The Financial Services Authority (FSA) has banned Daniel Hassell from working in regulated financial services. Hassell knew that the FSA was not satisfied that he was a fit and proper person to perform a significant influence function. Despite this Hassell performed a function at a City firm for four years without obtaining the FSA’s approval.
Vantage Capital Markets LLP (Vantage), an interdealer broker, was formed as a limited liability partnership in 2004 and during Hassell’s time at the firm it had three capital partners. Hassell was not a capital partner, but despite a job title of ‘consultant’, exercised a significant influence over Vantage. The majority of the brokerage business was previously owned by Hassell and generated around half of Vantage’s revenues. Hassell received approximately one third of the firm’s profits, the remainder being shared between the capital partners. Hassell was, on occasion, presented as an owner in correspondence and was seen as such by some of the Vantage staff.
FSA rules require those performing significant influence functions to be approved persons. At the time of its authorisation Vantage applied for Hassell to be an approved person as partner of Vantage. However Hassell was the subject of an FSA investigation. The FSA informed Vantage of its concerns about Hassell and Vantage withdrew the application.

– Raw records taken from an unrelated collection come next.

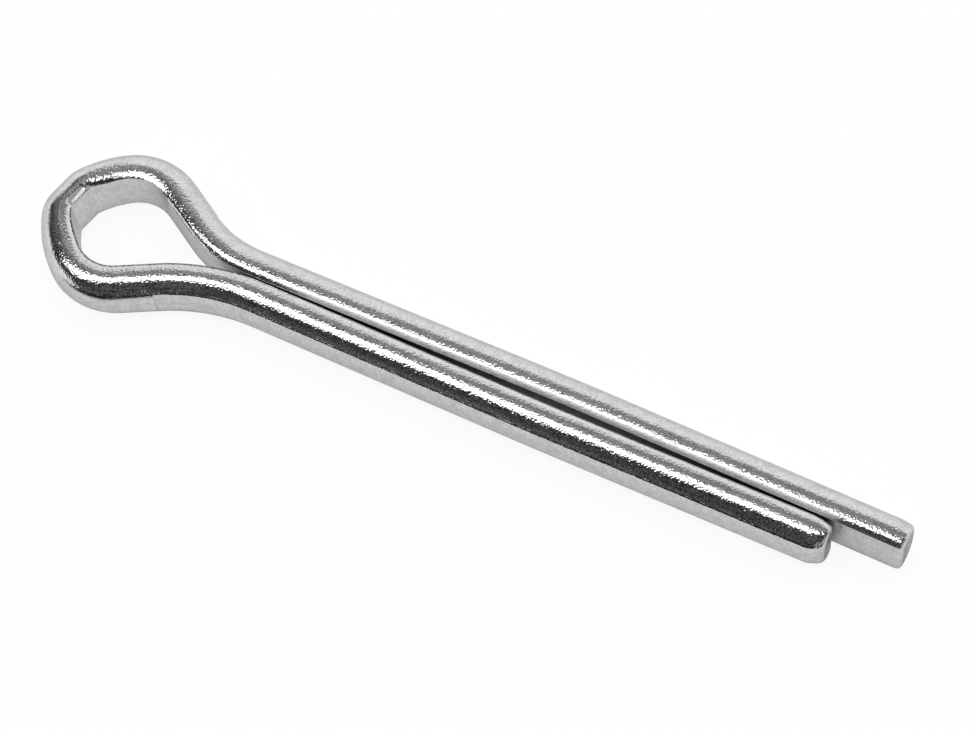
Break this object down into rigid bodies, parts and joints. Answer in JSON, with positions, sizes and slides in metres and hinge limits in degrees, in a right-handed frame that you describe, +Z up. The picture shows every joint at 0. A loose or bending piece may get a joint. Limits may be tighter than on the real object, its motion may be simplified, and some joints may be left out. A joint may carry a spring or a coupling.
{
  "type": "cotter pin",
  "caption": "Split cotter pin bent from half-round wire, with a closed eye and an extended prong; locks castle nuts, clevis pins and shafts through a drilled hole.",
  "frame": {"origin": "on the shank's centre line, where the short leg starts to flare into the eye", "axes": "+X along the shank from the eye to the tips, +Y from the short leg to the long leg, +Z up, the pin's thickness as it lies on its side"},
  "size_m": [0.0723, 0.0134, 0.0044],
  "materials": {
    "zinc": "bright zinc plating over steel, slightly grained where the wire was bent"
  },
  "bodies": {
    "root": {"cotter_pin": "zinc"}
  },
  "joints": []
}
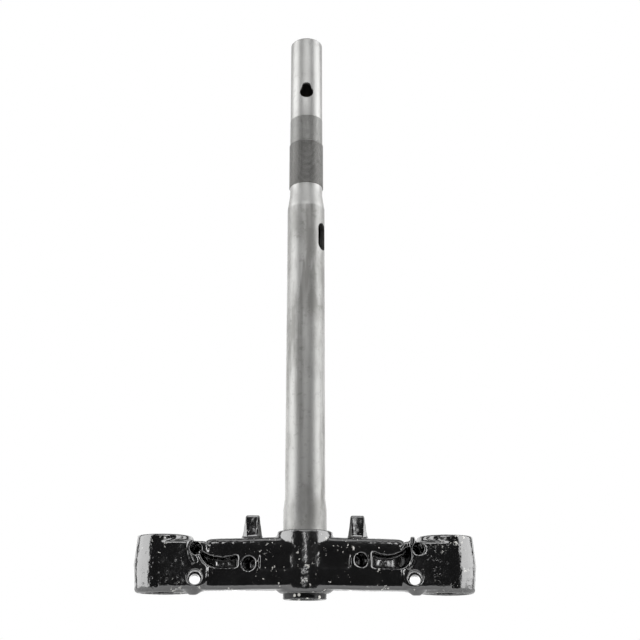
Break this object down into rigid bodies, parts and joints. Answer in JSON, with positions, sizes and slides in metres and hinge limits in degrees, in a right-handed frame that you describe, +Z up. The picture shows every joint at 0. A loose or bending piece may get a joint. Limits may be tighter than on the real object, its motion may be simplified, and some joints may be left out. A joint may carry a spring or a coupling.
{
  "type": "motorcycle triple clamp",
  "caption": "Lower fork bracket of a scooter: black forged bar with split fork clamps, and a long steel steering stem pressed through its boss.",
  "frame": {"origin": "on the stem's axis, in the plane of the boss's top, where the lower bearing seats", "axes": "+Z up the stem, +X to the right clamp as seen from the front, -Y to the side with the pockets and bolt holes"},
  "size_m": [0.2388, 0.0592, 0.4299],
  "materials": {
    "stem_steel": "turned, with storage stains",
    "black_paint": "gloss black over a rough forging"
  },
  "bodies": {
    "root": {"steering_stem": "stem_steel", "fork_bracket": "black_paint"}
  },
  "joints": []
}
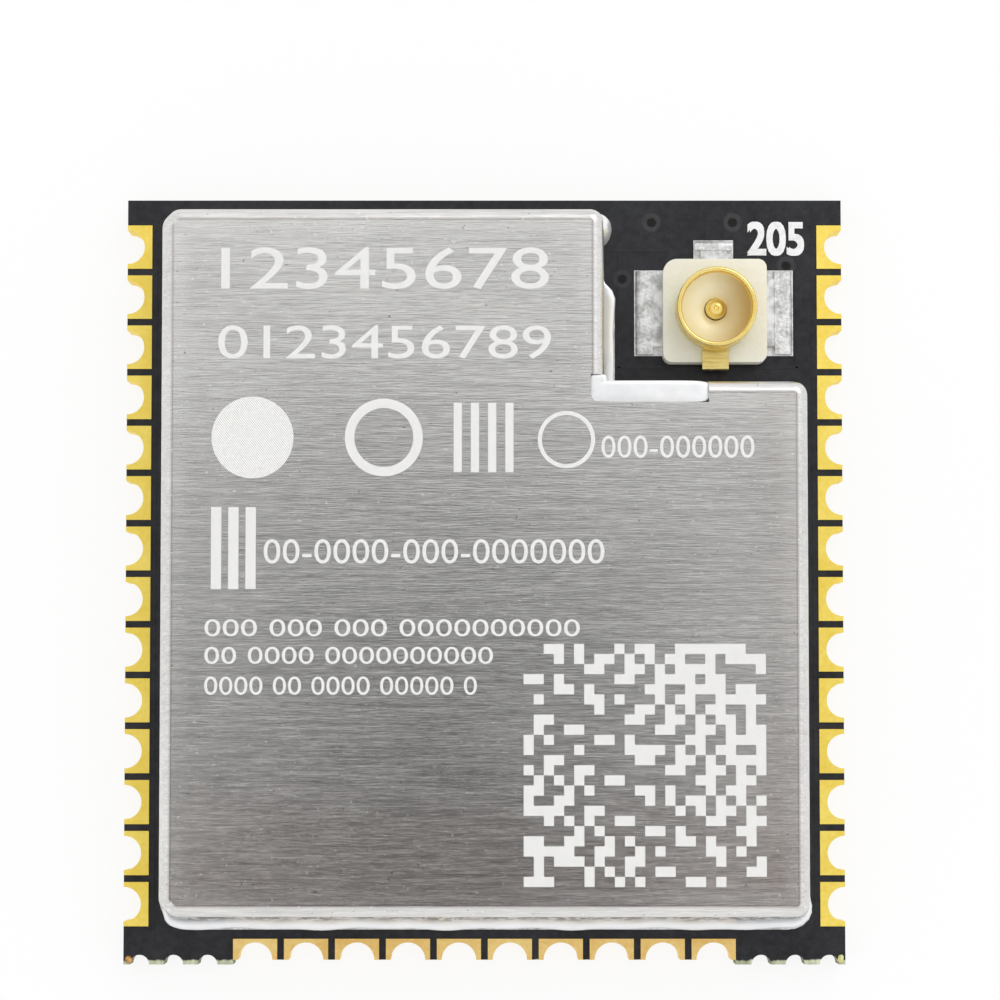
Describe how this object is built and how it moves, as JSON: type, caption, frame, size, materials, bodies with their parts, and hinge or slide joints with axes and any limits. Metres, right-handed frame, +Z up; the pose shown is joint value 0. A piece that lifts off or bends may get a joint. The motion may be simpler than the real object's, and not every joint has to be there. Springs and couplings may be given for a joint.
{
  "type": "castellated wireless module",
  "caption": "Surface-mount wireless module: board with plated half-hole edge pads, L-shaped screening can and a coaxial aerial receptacle.",
  "frame": {"origin": "middle of the board, on the plane of its underside solder lands", "axes": "+Z up out of the lid of the screening can; +Y along the longer side, towards the end that carries the aerial receptacle; +X towards the receptacle's corner"},
  "size_m": [0.018, 0.0192, 0.0032],
  "materials": {
    "laminate": "black solder mask, semi-gloss, over glass-fibre laminate",
    "gold_plating": "gold-plated copper, satin",
    "tinned_copper": "tinned land, satin",
    "can_sheet": "brushed nickel-silver sheet",
    "solder": "reflowed solder, soft bright",
    "housing_plastic": "cream moulded liquid-crystal polymer",
    "contact_gold": "gold-plated phosphor bronze",
    "chip_moulding": "black moulding compound, matt",
    "lead_tin": "tin-plated lead frame, satin",
    "crystal_ceramic": "fired alumina, brown",
    "crystal_metal": "plated lid, satin",
    "capacitor_ceramic": "fired ceramic, tan",
    "resistor_ceramic": "white alumina",
    "resistor_glaze": "black glazed resistive film",
    "inductor_ceramic": "pale blue-grey ceramic",
    "end_tin": "tin-plated terminations"
  },
  "bodies": {
    "root": {"circuit_board": "laminate", "left_pads": "gold_plating", "right_pads": "gold_plating", "bottom_pads": "gold_plating", "ground_pad": "gold_plating", "shield_land": "tinned_copper", "component_lands": "gold_plating", "connector_lands": "tinned_copper", "shield_can": "can_sheet", "shield_solder": "solder", "connector_housing": "housing_plastic", "connector_shell": "contact_gold", "connector_pin": "contact_gold", "connector_solder": "solder", "main_chip_body": "chip_moulding", "main_chip_terminals": "lead_tin", "flash_body": "chip_moulding", "flash_leads": "lead_tin", "crystal_base": "crystal_ceramic", "crystal_lid": "crystal_metal", "crystal_pads": "gold_plating", "capacitor_bodies": "capacitor_ceramic", "capacitor_ends": "end_tin", "resistor_bodies": "resistor_ceramic", "resistor_films": "resistor_glaze", "resistor_ends": "end_tin", "inductor_bodies": "inductor_ceramic", "inductor_ends": "end_tin"}
  },
  "joints": []
}
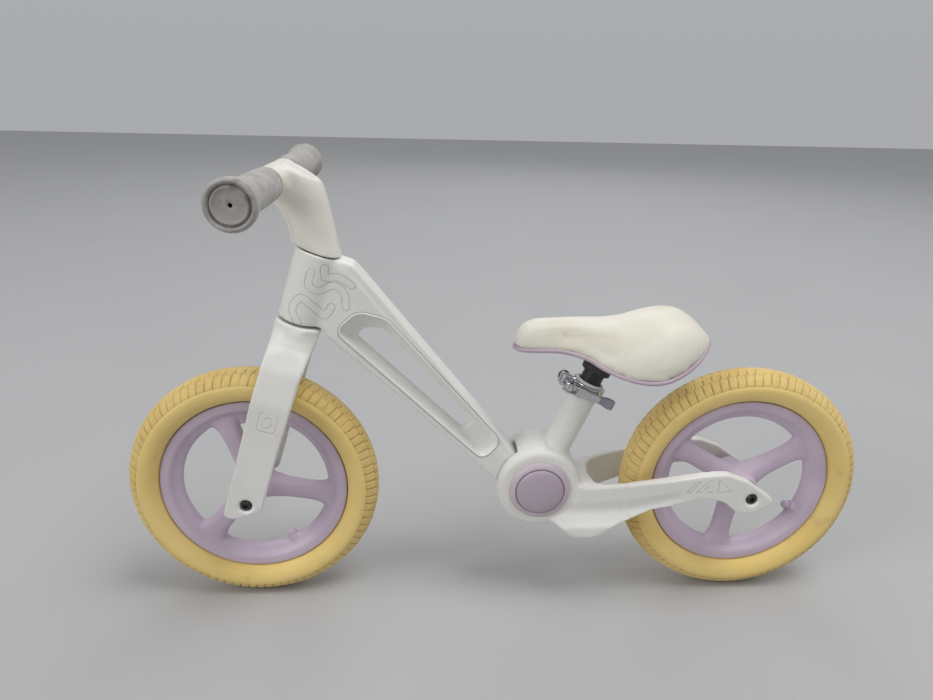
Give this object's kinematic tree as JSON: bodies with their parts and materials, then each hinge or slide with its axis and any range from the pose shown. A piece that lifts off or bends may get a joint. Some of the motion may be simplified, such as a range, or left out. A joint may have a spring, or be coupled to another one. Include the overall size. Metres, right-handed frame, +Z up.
{
  "type": "balance bike",
  "caption": "Folding balance bike for a small child, with a slotted cast beam, round fold hub, moulded spoked wheels and a padded saddle.",
  "frame": {"origin": "on the ground under the bike, midway between the two axles, at the bottom centre of the bounding box", "axes": "-X points to the front wheel, +Y to the rider's right, +Z up"},
  "size_m": [0.885, 0.386, 0.5286],
  "materials": {
    "frame_white": "satin off-white",
    "stem_cream": "satin cream",
    "rim_lilac": "satin lilac",
    "trim_lilac": "satin greyed lilac",
    "tyre_yellow": "matt ochre yellow",
    "grip_grey": "matt warm grey",
    "black_rubber": "matt",
    "steel": "bright",
    "dark_steel": "black oxide",
    "chrome": "plated",
    "post_black": "black anodised",
    "saddle_vinyl": "satin cream vinyl"
  },
  "bodies": {
    "front_frame": {"front_frame": "frame_white", "headset_bearing_lower": "steel", "headset_bearing_upper": "steel"},
    "rear_frame": {"rear_frame": "frame_white", "hub_ring": "trim_lilac", "hub_cover_right": "trim_lilac", "pivot_pin": "steel", "clamp_collar": "chrome", "clamp_bolt": "chrome", "clamp_nut": "dark_steel", "lever_pin": "dark_steel", "rear_axle": "steel", "rear_spacer_left": "dark_steel", "rear_spacer_right": "dark_steel", "rear_axle_bolt_left": "dark_steel", "rear_axle_bolt_right": "dark_steel"},
    "steerer": {"fork": "frame_white", "stem": "stem_cream", "steerer_bolt": "dark_steel", "handlebar_tube": "steel", "grip_left": "grip_grey", "grip_right": "grip_grey", "front_axle": "steel", "front_spacer_left": "dark_steel", "front_spacer_right": "dark_steel", "front_axle_bolt_left": "dark_steel", "front_axle_bolt_right": "dark_steel"},
    "front_wheel": {"front_tyre": "tyre_yellow", "front_inner_tube": "black_rubber", "front_rim": "rim_lilac", "front_bearing_left": "steel", "front_bearing_right": "steel", "front_valve_stem": "steel", "front_valve_cap": "rim_lilac"},
    "rear_wheel": {"rear_tyre": "tyre_yellow", "rear_inner_tube": "black_rubber", "rear_rim": "rim_lilac", "rear_bearing_left": "steel", "rear_bearing_right": "steel", "rear_valve_stem": "steel", "rear_valve_cap": "rim_lilac"},
    "fold_button": {"fold_button": "trim_lilac", "lock_plunger": "steel", "button_spring": "steel"},
    "seat": {"seat_post": "post_black", "saddle_base": "trim_lilac", "saddle_cushion": "saddle_vinyl", "saddle_bolt": "dark_steel"},
    "clamp_lever": {"clamp_lever": "chrome"}
  },
  "joints": [
    {"name": "steering", "type": "hinge", "parent": "front_frame", "child": "steerer", "pos_m": [-0.2955, 0, 0.147], "axis": [0.2957, 0, 0.9553], "range_deg": [-40, 40]},
    {"name": "front_wheel_spin", "type": "hinge", "parent": "steerer", "child": "front_wheel", "pos_m": [-0.2955, 0, 0.147], "axis": [0, 1, 0], "continuous": true},
    {"name": "fold", "type": "hinge", "parent": "front_frame", "child": "rear_frame", "pos_m": [0.0435, 0, 0.152], "axis": [0, 1, 0], "range_deg": [0, 105]},
    {"name": "rear_wheel_spin", "type": "hinge", "parent": "rear_frame", "child": "rear_wheel", "pos_m": [0.2955, 0, 0.147], "axis": [0, 1, 0], "continuous": true},
    {"name": "fold_button_press", "type": "slide", "parent": "rear_frame", "child": "fold_button", "axis": [0, 1, 0], "range_m": [0, 0.005], "stiffness_N_per_m": 1500, "springref_m": -0.002, "deforming": ["button_spring"]},
    {"name": "seat_height", "type": "slide", "parent": "rear_frame", "child": "seat", "axis": [0.3907, 0, 0.9205], "range_m": [-0.012, 0.05]},
    {"name": "clamp_lever_swing", "type": "hinge", "parent": "rear_frame", "child": "clamp_lever", "pos_m": [0.07247, -0.0235, 0.27991], "axis": [-0.3907, 0, -0.9205], "range_deg": [0, 150]}
  ]
}
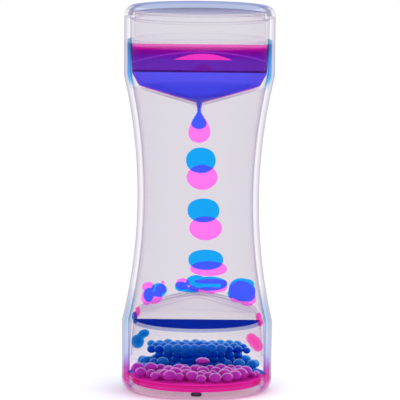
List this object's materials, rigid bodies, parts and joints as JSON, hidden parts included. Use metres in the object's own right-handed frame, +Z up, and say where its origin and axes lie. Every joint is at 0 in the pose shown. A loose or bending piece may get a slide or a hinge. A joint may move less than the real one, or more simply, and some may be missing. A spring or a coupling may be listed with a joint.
{
  "type": "liquid motion timer",
  "caption": "Sealed waisted clear tube in which pink and blue liquid drip from a funnel through clear oil, land on a second funnel and gather below.",
  "frame": {"origin": "middle of the flat base that the timer stands on", "axes": "+Z up along the tube, -Y towards the pink liquid and the viewer, +X to the viewer's right"},
  "size_m": [0.053, 0.053, 0.136],
  "materials": {
    "casing": "clear polished",
    "cap": "clear polished",
    "plug": "translucent",
    "funnel": "clear polished",
    "divider": "clear polished",
    "oil": "clear liquid",
    "pink_liquid": "dyed clear liquid",
    "blue_liquid": "dyed clear liquid"
  },
  "bodies": {
    "housing": {"casing": "casing", "top_cap": "cap", "base_cap": "cap", "front_fill_plug": "plug", "rear_fill_plug": "plug", "upper_funnel": "funnel", "lower_funnel": "funnel", "divider": "divider", "front_oil": "oil", "rear_oil": "oil", "pink_bubbles": "pink_liquid", "blue_bubbles": "blue_liquid", "pink_reservoir": "pink_liquid", "pink_hanging_drop": "pink_liquid", "pink_landed_drop": "pink_liquid", "pink_pool": "pink_liquid", "blue_reservoir": "blue_liquid", "blue_hanging_drop": "blue_liquid", "blue_landed_drop": "blue_liquid", "blue_pool": "blue_liquid"},
    "pink_drop_1": {"pink_falling_drop_1": "pink_liquid"},
    "pink_drop_2": {"pink_falling_drop_2": "pink_liquid"},
    "pink_drop_3": {"pink_falling_drop_3": "pink_liquid"},
    "blue_drop_1": {"blue_falling_drop_1": "blue_liquid"},
    "blue_drop_2": {"blue_falling_drop_2": "blue_liquid"},
    "blue_drop_3": {"blue_falling_drop_3": "blue_liquid"},
    "pink_running_drop_right": {"pink_running_drop_right": "pink_liquid"},
    "blue_running_drop_right": {"blue_running_drop_right": "blue_liquid"},
    "pink_running_drop_left": {"pink_running_drop_left": "pink_liquid"},
    "blue_running_drop_left": {"blue_running_drop_left": "blue_liquid"},
    "pink_sinking_drop": {"pink_sinking_drop": "pink_liquid"},
    "blue_sinking_drop": {"blue_sinking_drop": "blue_liquid"}
  },
  "joints": [
    {"name": "pink_fall_1", "type": "slide", "parent": "housing", "child": "pink_drop_1", "axis": [0, 0, -1], "range_m": [-0.0055, 0.001]},
    {"name": "pink_fall_2", "type": "slide", "parent": "housing", "child": "pink_drop_2", "axis": [0, 0, -1], "range_m": [-0.0055, 0.001]},
    {"name": "pink_fall_3", "type": "slide", "parent": "housing", "child": "pink_drop_3", "axis": [0, 0, -1], "range_m": [-0.0055, 0.001]},
    {"name": "blue_fall_1", "type": "slide", "parent": "housing", "child": "blue_drop_1", "axis": [0, 0, -1], "range_m": [-0.0055, 0.001]},
    {"name": "blue_fall_2", "type": "slide", "parent": "housing", "child": "blue_drop_2", "axis": [0, 0, -1], "range_m": [-0.0055, 0.001]},
    {"name": "blue_fall_3", "type": "slide", "parent": "housing", "child": "blue_drop_3", "axis": [0, 0, -1], "range_m": [-0.0055, 0.001]},
    {"name": "pink_run_right", "type": "slide", "parent": "housing", "child": "pink_running_drop_right", "axis": [0.9573, 0, -0.289], "range_m": [-0.0005, 0.00045]},
    {"name": "blue_run_right", "type": "slide", "parent": "housing", "child": "blue_running_drop_right", "axis": [0.9573, 0, -0.289], "range_m": [-0.0005, 0.0002]},
    {"name": "pink_run_left", "type": "slide", "parent": "housing", "child": "pink_running_drop_left", "axis": [-0.9568, 0.0302, -0.289], "range_m": [-0.003, 0.0012]},
    {"name": "blue_run_left", "type": "slide", "parent": "housing", "child": "blue_running_drop_left", "axis": [-0.9573, -0.0065, -0.289], "range_m": [-0.0025, 0.0016]},
    {"name": "pink_sink", "type": "slide", "parent": "housing", "child": "pink_sinking_drop", "axis": [0, 0, -1], "range_m": [-0.001, 0.0045]},
    {"name": "blue_sink", "type": "slide", "parent": "housing", "child": "blue_sinking_drop", "axis": [0, 0, -1], "range_m": [-0.001, 0.0045]}
  ],
  "couplings": [
    {"joint": "pink_fall_2", "follows": "pink_fall_1", "ratio": 1},
    {"joint": "pink_fall_3", "follows": "pink_fall_1", "ratio": 1},
    {"joint": "blue_fall_2", "follows": "blue_fall_1", "ratio": 1},
    {"joint": "blue_fall_3", "follows": "blue_fall_1", "ratio": 1}
  ]
}
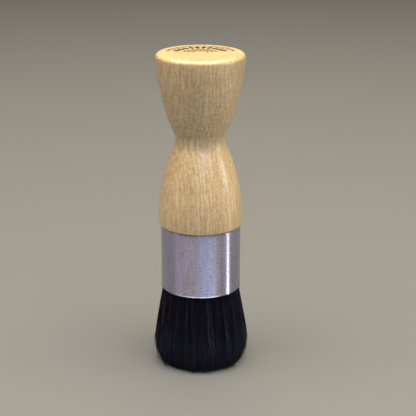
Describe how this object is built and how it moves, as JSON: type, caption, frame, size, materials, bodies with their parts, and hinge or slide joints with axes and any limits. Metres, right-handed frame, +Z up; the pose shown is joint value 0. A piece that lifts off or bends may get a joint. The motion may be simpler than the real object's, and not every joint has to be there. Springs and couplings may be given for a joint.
{
  "type": "neck duster brush",
  "caption": "Short barber's neck duster: turned hourglass wooden handle, plain metal ferrule and a dense flared knot of dark bristles that the brush stands on.",
  "frame": {"origin": "centre of the bristle tips, on the surface that the brush stands on", "axes": "+Z up along the axis of the turned handle, from the bristle tips to the handle's flat end; +X and +Y are any two square directions, because the brush is round"},
  "size_m": [0.03, 0.03, 0.1],
  "materials": {
    "lacquered_wood": "satin",
    "ferrule_metal": "satin",
    "wood_glue": "matte",
    "setting_resin": "gloss",
    "binding_thread": "matte",
    "bristle": "satin"
  },
  "bodies": {
    "root": {"handle": "lacquered_wood", "ferrule": "ferrule_metal", "handle_glue": "wood_glue", "resin_set": "setting_resin", "knot_thread": "binding_thread", "bristle_lock_core": "bristle", "bristle_lock_inner_01": "bristle", "bristle_lock_inner_02": "bristle", "bristle_lock_inner_03": "bristle", "bristle_lock_inner_04": "bristle", "bristle_lock_inner_05": "bristle", "bristle_lock_inner_06": "bristle", "bristle_lock_middle_01": "bristle", "bristle_lock_middle_02": "bristle", "bristle_lock_middle_03": "bristle", "bristle_lock_middle_04": "bristle", "bristle_lock_middle_05": "bristle", "bristle_lock_middle_06": "bristle", "bristle_lock_middle_07": "bristle", "bristle_lock_middle_08": "bristle", "bristle_lock_middle_09": "bristle", "bristle_lock_middle_10": "bristle", "bristle_lock_middle_11": "bristle", "bristle_lock_middle_12": "bristle", "bristle_lock_outer_01": "bristle", "bristle_lock_outer_02": "bristle", "bristle_lock_outer_03": "bristle", "bristle_lock_outer_04": "bristle", "bristle_lock_outer_05": "bristle", "bristle_lock_outer_06": "bristle", "bristle_lock_outer_07": "bristle", "bristle_lock_outer_08": "bristle", "bristle_lock_outer_09": "bristle", "bristle_lock_outer_10": "bristle", "bristle_lock_outer_11": "bristle", "bristle_lock_outer_12": "bristle", "bristle_lock_outer_13": "bristle", "bristle_lock_outer_14": "bristle", "bristle_lock_outer_15": "bristle", "bristle_lock_outer_16": "bristle", "bristle_lock_outer_17": "bristle", "bristle_lock_outer_18": "bristle"}
  },
  "joints": []
}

In February 2007, the FSA told Hassell that he was no longer being investigated. Vantage applied again for approval for Hassell, but withdrew the application after the FSA indicated to Vantage and Hassell that it would not approve Hassell to perform a significant influence function due to issues arising from the investigation. Despite this Hassell continued to exercise a significant influence over the firm until an FSA supervisory visit in 2009. He did not take steps to limit the remit of his role and influence at Vantage. The effect was that he was able to exercise a significant influence over the activities of Vantage without any oversight by the FSA.
Margaret Cole, managing director of enforcement and financial crime, said
“Hassell acted in a significant influence role without FSA approval. This was despite the fact that he knew that the FSA did not regard him as a suitable person to manage the firm.
“Ensuring that the right people are running firms is a key element in our regulatory regime. Individuals who act without FSA approval can expect a tough response from the FSA.”
In June 2010 the FSA fined Vantage £700,000 (after stage one discount) for failing to prevent Hassell from performing a significant influence function.